Il contribuente che si vede recapitare una notifica da una Pec non risultante da tali registri è legittimato a non aprirla e a cancellarla, per evitare di incorrere in una delle truffe più diffuse nel web, il pishing.

Di recente, anche la CTR (Commissione Tributaria Regionale) Lazio, con la sentenza n. 915 del 28 febbraio 2022, ha chiarito che le notifiche Pec dell’agente di Riscossore devono essere inviate da indirizzi di posta elettronica certificati estratti dai pubblici registri. Secondo la CTP di Roma (sentenza n.. 2799/2020) tale vizio non può essere sanato nemmeno dall’avvenuta impugnazione della cartella stessa.

Il contribuente che riceve una cartella esattoriale e sospetta che il mittente abbia utilizzato una pec non valida deve innanzitutto verificare la Pec:
collegarsi al sito istituzionale dell’Ente da cui proviene la missiva e verificare se l’indirizzo Pec è quello effettivo;
verificare che l’indirizzo sia contenuto nei registri pubblici degli indirizzi Pec, IPA, Reginde e Ini-pec.
Una volta appurato che l’indirizzo non è quello ufficiale (l’unico indirizzo legittimo è protocollo@pec.agenziariscossione.gov.it) e non è presente nei registri, il contribuente può far finta di nulla.
Fino a quando -non avendo pagato quanto richiesto dall’Ente nella cartella – non arriverà un pignoramento, un fermo amministrativo o un’ipoteca. Solo in questo caso il contribuente dovrà fare ricorso eccependo il fatto di non aver mai ricevuto l’atto.

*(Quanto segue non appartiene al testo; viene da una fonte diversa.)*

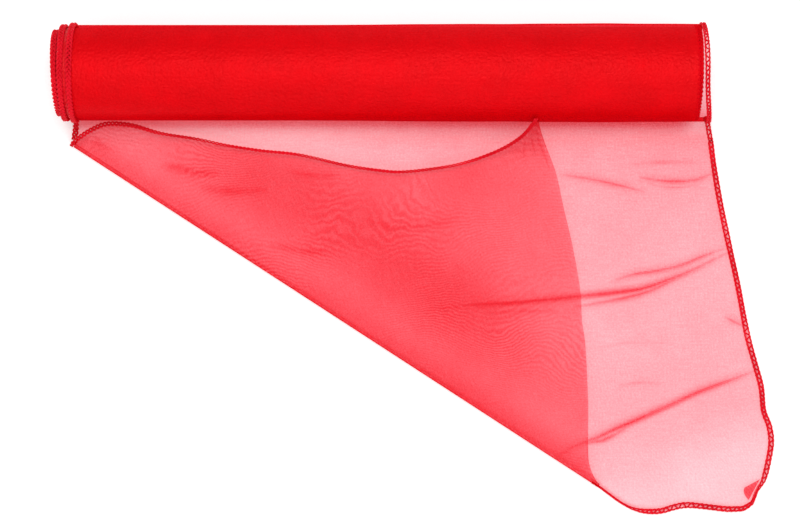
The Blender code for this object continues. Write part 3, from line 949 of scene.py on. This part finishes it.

Vediamo ora la procedura da seguire per fare ricorso contro una cartella esattoriale inviata da pec non valida.
Per prima cosa occorre individuare il giudice competente:
Commissione Tributaria Provinciale, per cartelle riferite a mancato pagamento di imposte (Irpef, Imu, Iva, Tari, bollo auto, ecc.);
Giudice di Pace se la cartella è riferita a multe stradali o a sanzioni amministrative;
Tribunale ordinario – sezione lavoro, se la cartella è riferita all’omesso versamento di contributi Inps o Inail.
A questo punto è possibile notificare correttamente l’atto di ricorso, depositandolo presso la cancelleria. Il giudice fisserà un’udienza alla quale il contribuente dovrà partecipare documentando la propria posizione. E attendere la pronuncia, che finora in molti casi è stata favorevole. Dipende dall’ammontare del pagamento richiesto in cartella, se è basso forse non conviene ricorrere, tenuto conto dei costi delle procedure giudiziarie civili e amministrative.